**Request**
Begin at the line that contains "for (c = CORNERS)", stop after the line that contains "if empty is", and reproduce only that span, unaltered.

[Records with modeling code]
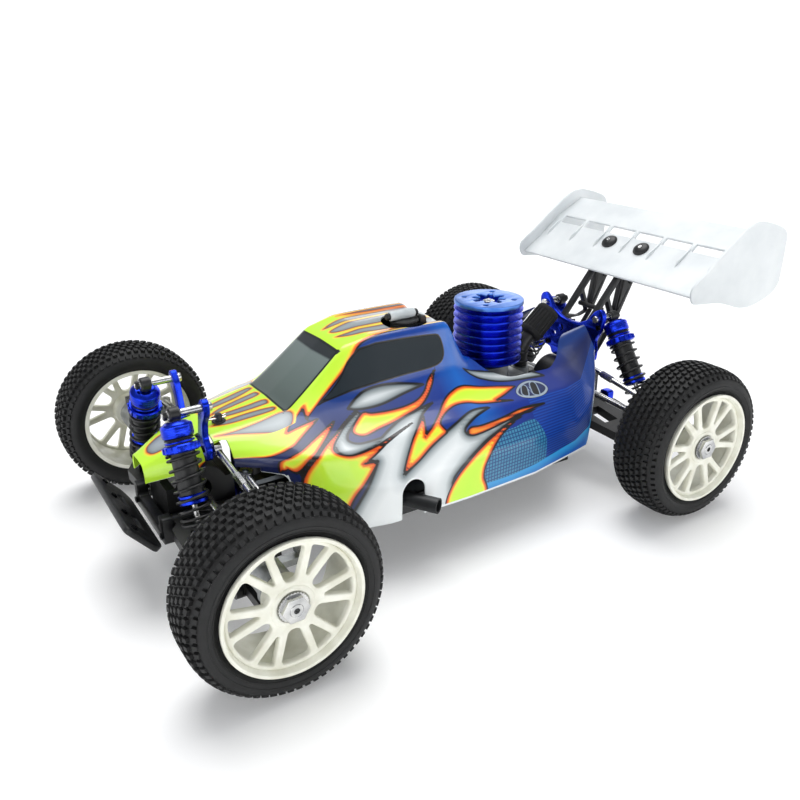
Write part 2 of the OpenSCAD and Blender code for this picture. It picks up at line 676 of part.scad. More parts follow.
module exhaust_pipe() {
    color("black") placed() {
        translate([-34, 58, 64]) along_x() {
            cylinder(r1 = 6, r2 = 13, h = 14);
            translate([0, 0, 14]) cylinder(r = 13, h = 52);
            translate([0, 0, 66]) cylinder(r1 = 13, r2 = 6, h = 12);
        }
        translate([44, 58, 64]) along_x() cylinder(r = 6, h = outlet_foot[0] - 44);
        translate([outlet_foot[0], 58, 64]) sphere(r = 6);
        translate([outlet_foot[0], 58, 64]) along_y() cylinder(r = outlet_r, h = outlet_foot[1] - 58);
        translate([outlet_foot[0], outlet_foot[1], 64]) sphere(r = outlet_r);
        translate(outlet_foot) cylinder(r = outlet_r, h = 64 - outlet_foot[2]);
        translate(outlet_foot) sphere(r = outlet_r);
        translate(outlet_foot) rotate(outlet_yaw) along_y() difference() {
            cylinder(r = outlet_r, h = outlet_len);
            translate([0, 0, outlet_len - outlet_bore]) cylinder(r = 4, h = outlet_bore + 1);
        }
    }
    color("gray") placed() {
        translate([head_x + 12, head_y + 15 + gap, 76]) along_y() cylinder(r = 5, h = 58 - head_y - 15 - gap);
        translate([head_x + 12, 58, 76]) sphere(r = 5.4);
        translate([head_x + 12, 58, 64]) cylinder(r = 5, h = 12);
        translate([head_x + 12, 58, 64]) sphere(r = 5.4);
        translate([head_x + 12, 58, 64]) along_x() cylinder(r = 5, h = -34 - gap - head_x - 12);
    }
}

module air_filter() {
    neck_x = head_x - fin_r - 8;
    color("black") placed() {
        translate([neck_x, head_y, 88 + gap]) cylinder(r = 5.5, h = 17.5);
        translate([neck_x, head_y, 106]) sphere(r = 6);
        translate([neck_x, head_y, 106]) rotate([0, -50, 0]) cylinder(r = 5, h = 10);
        translate([neck_x, head_y, 106]) rotate([0, -50, 0]) translate([0, 0, 9]) cylinder(r = 9.5, h = 27);
    }
}

module fuel_tank() {
    color("dimgray") placed() {
        translate([-22, -32, 76]) cube([46, 54, 34]);
        translate([5, 12, 108]) cylinder(r = 9.5, h = lid_z - 108);
        for (y = [6.4, 15]) translate([lid_hinge[0], y, lid_hinge[1]]) {
            along_y() cylinder(r = 2.4, h = 2.6);
            translate([0, 0, -8]) cube([6.5, 2.6, 5]);
            translate([-2.4, 0, -8]) cube([4.8, 2.6, 8]);
        }
        translate([lid_hinge[0], 6.4, lid_hinge[1]]) along_y() cylinder(r = 1, h = 11.2);
    }
}

module fuel_lid() {
    color("lightgray") placed() {
        translate([5, 12, lid_z + gap]) cylinder(r = 10.5, h = 2.5);
        translate([-3, 12, lid_z + 5.5]) along_x() cylinder(r = 3.4, h = 20);
        translate([-6, 12, lid_z + 5.5]) along_x() cylinder(r = 2.6, h = 26);
        difference() {
            union() {
                translate([lid_hinge[0], 9.5, lid_hinge[1]]) along_y() cylinder(r = 2.2, h = 5);
                translate([lid_hinge[0], 9.5, lid_hinge[1] - 0.2]) cube([9, 5, 2.4]);
            }
            translate([lid_hinge[0], 9, lid_hinge[1]]) along_y() cylinder(r = 1 + fit, h = 6);
        }
    }
}

module radio_tray() {
    color("black") placed() {
        translate([28, -58, 46]) cube([84, 50, 2.5]);
        for (x = [34, 100]) translate([x, -46, deck_z]) cube([6, 30, 10]);
        for (x = [36, 78]) {
            translate([x, -52, 48.5 + gap]) cube([20, 40, 22]);
            translate([x + 10, -24, 70]) cylinder(r = 6, h = 6);
        }
        translate([-64, -62, deck_z + gap]) cube([48, 26, 26]);
    }
}

for (c = CORNERS) {
    arm(c);
    hub_carrier(c);
    upper_link(c);
    shock_body(c);
    spring(c);
    shock_shaft(c);
    drive_shaft(c);
    rim(c);
    tyre(c);
}
knuckle("fl");  // knuckle_fl
knuckle("fr");  // knuckle_fr
tie_rod(1);  // tie_rod_l
tie_rod(-1);  // tie_rod_r
servo_saver();
steering_plate();
chassis_plate();
side_guards();
front_bumper();
gear_cases();
centre_drive();
hinge_blocks();
front_shock_tower();
rear_shock_tower();
wing();
wing_mount();
body_shell();
engine_block();
cooling_head();
exhaust_pipe();
air_filter();
fuel_tank();
fuel_lid();
radio_tray();
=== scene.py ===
# %% [markdown]
# # A 1:8 off-road buggy, finished in Blender
# The CAD model gives every part its place and its motion. This lesson gives each visible part
# its finish: moulded rubber, anodised aluminium, nylon and a painted polycarbonate shell.
# The frame comes first, because every later piece takes its place from it.

# %% Load the frame
import bmesh
import bpy
import json
import math
import numpy as np
from mathutils import Matrix, Vector


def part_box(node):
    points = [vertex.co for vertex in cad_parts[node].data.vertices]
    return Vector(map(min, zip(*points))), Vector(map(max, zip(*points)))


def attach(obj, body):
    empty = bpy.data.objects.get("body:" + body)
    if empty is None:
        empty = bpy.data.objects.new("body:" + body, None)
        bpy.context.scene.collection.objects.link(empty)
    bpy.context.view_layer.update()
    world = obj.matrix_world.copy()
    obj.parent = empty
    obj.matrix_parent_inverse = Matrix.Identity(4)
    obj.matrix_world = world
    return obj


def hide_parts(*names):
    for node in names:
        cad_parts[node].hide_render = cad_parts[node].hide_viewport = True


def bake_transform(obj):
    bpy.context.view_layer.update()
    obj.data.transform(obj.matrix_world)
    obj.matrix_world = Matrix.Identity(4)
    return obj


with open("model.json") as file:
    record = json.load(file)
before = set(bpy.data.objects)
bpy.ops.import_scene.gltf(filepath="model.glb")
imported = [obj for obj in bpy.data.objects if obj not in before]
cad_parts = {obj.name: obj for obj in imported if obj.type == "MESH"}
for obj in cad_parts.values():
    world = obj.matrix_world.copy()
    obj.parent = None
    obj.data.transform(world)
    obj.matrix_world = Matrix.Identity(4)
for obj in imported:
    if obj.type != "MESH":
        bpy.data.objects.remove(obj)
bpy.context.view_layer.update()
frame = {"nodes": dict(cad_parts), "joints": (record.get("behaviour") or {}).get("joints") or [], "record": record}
nodes = frame["nodes"]
joints = {joint["name"]: joint for joint in frame["joints"]}
MM = 0.001
CORNERS = ("fl", "fr", "rl", "rr")


def middle(name):
    """Centre of a CAD node's box."""
    low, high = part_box(name)
    return (low + high) / 2


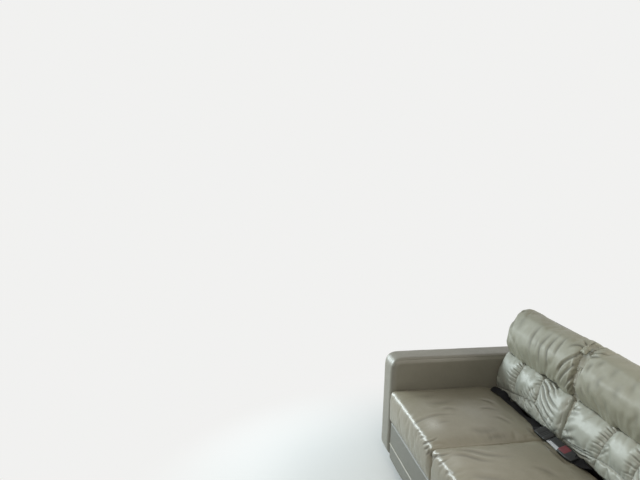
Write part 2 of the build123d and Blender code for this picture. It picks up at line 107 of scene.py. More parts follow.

**Answer to the exercise**
for (c = CORNERS) {
    arm(c);
    hub_carrier(c);
    upper_link(c);
    shock_body(c);
    spring(c);
    shock_shaft(c);
    drive_shaft(c);
    rim(c);
    tyre(c);
}
knuckle("fl");  // knuckle_fl
knuckle("fr");  // knuckle_fr
tie_rod(1);  // tie_rod_l
tie_rod(-1);  // tie_rod_r
servo_saver();
steering_plate();
chassis_plate();
side_guards();
front_bumper();
gear_cases();
centre_drive();
hinge_blocks();
front_shock_tower();
rear_shock_tower();
wing();
wing_mount();
body_shell();
engine_block();
cooling_head();
exhaust_pipe();
air_filter();
fuel_tank();
fuel_lid();
radio_tray();
=== scene.py ===
# %% [markdown]
# # A 1:8 off-road buggy, finished in Blender
# The CAD model gives every part its place and its motion. This lesson gives each visible part
# its finish: moulded rubber, anodised aluminium, nylon and a painted polycarbonate shell.
# The frame comes first, because every later piece takes its place from it.

# %% Load the frame
import bmesh
import bpy
import json
import math
import numpy as np
from mathutils import Matrix, Vector


def part_box(node):
    points = [vertex.co for vertex in cad_parts[node].data.vertices]
    return Vector(map(min, zip(*points))), Vector(map(max, zip(*points)))


def attach(obj, body):
    empty = bpy.data.objects.get("body:" + body)
    if empty is None:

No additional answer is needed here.